After the officers drop the man off at an evacuation bus, they head into pitch darkness. For a long stretch, there are no street lights.

A woman's voice comes across the police radio: "Please be advised, all power is out," she says. "We can't even have anything power up."

'We will arrest you!'

As the smoke gets thicker and their breaths gets shorter, the officers realize the danger they're getting into.

"Anybody that's staying like this should be arrested," one officer says.

Then, a massive fireball shoots right up to the road.

Dashcam video from the Sevierville Police Department shows a fireball close to a road on November 28.

Dashcam video from the Sevierville Police Department shows a fireball close to a road on November 28.

When police reached a residential neighborhood, they had little time to get everyone out.

"This is the police! Mandatory evacuations! Please leave the property!" one officer shouted.

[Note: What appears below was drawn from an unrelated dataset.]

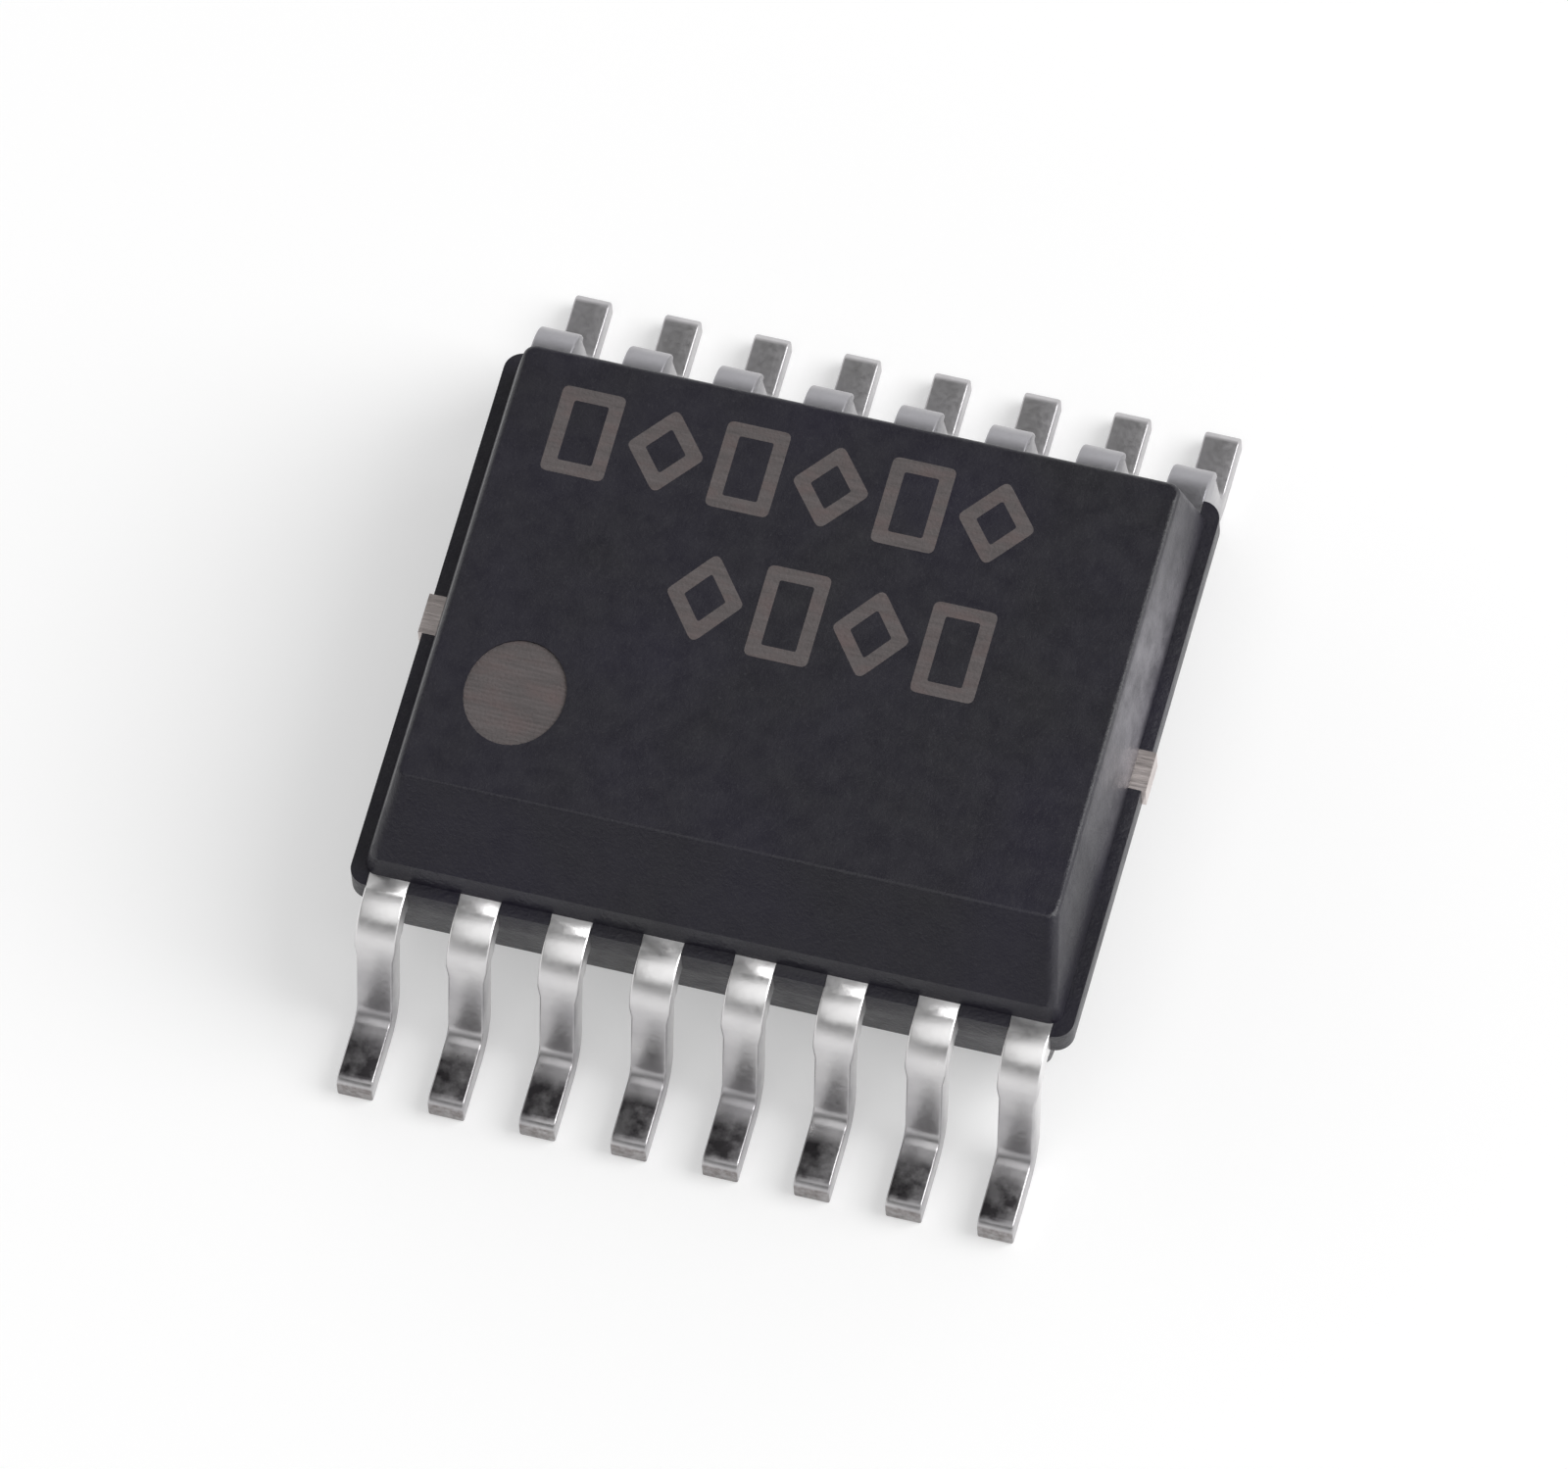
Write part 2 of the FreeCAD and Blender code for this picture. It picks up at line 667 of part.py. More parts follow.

"Get your *** out of the house, now! Go!" another screamed. "We will arrest you. Come on, get in the car! The fire is over that bridge. Let's go, come on!"
Moving forward

By the end of its deadly rampage, the wildfire damaged or destroyed hundreds of homes and buildings.


Roaring Fork Baptist Church was one of those destroyed. Seven months later, the congregation is still trying to rebuild.

"It's progress -- every nail that goes in, every shingle that goes on," Pastor Kim McCroskey told CNN affiliate WATE on Monday.

But tourist sites such as Dollywood are back in full swing, spokesman Pete Owens said.

"The entire area is still affected by the misconception after the fires that the tourism industry was adversely impacted," Owens said in an email Wednesday.

"Dollywood is not as adversely affected as some -- this past holiday week, for example, was up about 8% over the same week last year but the combination of the hangover from the fire and an extremely wet year has impacted our attendance overall."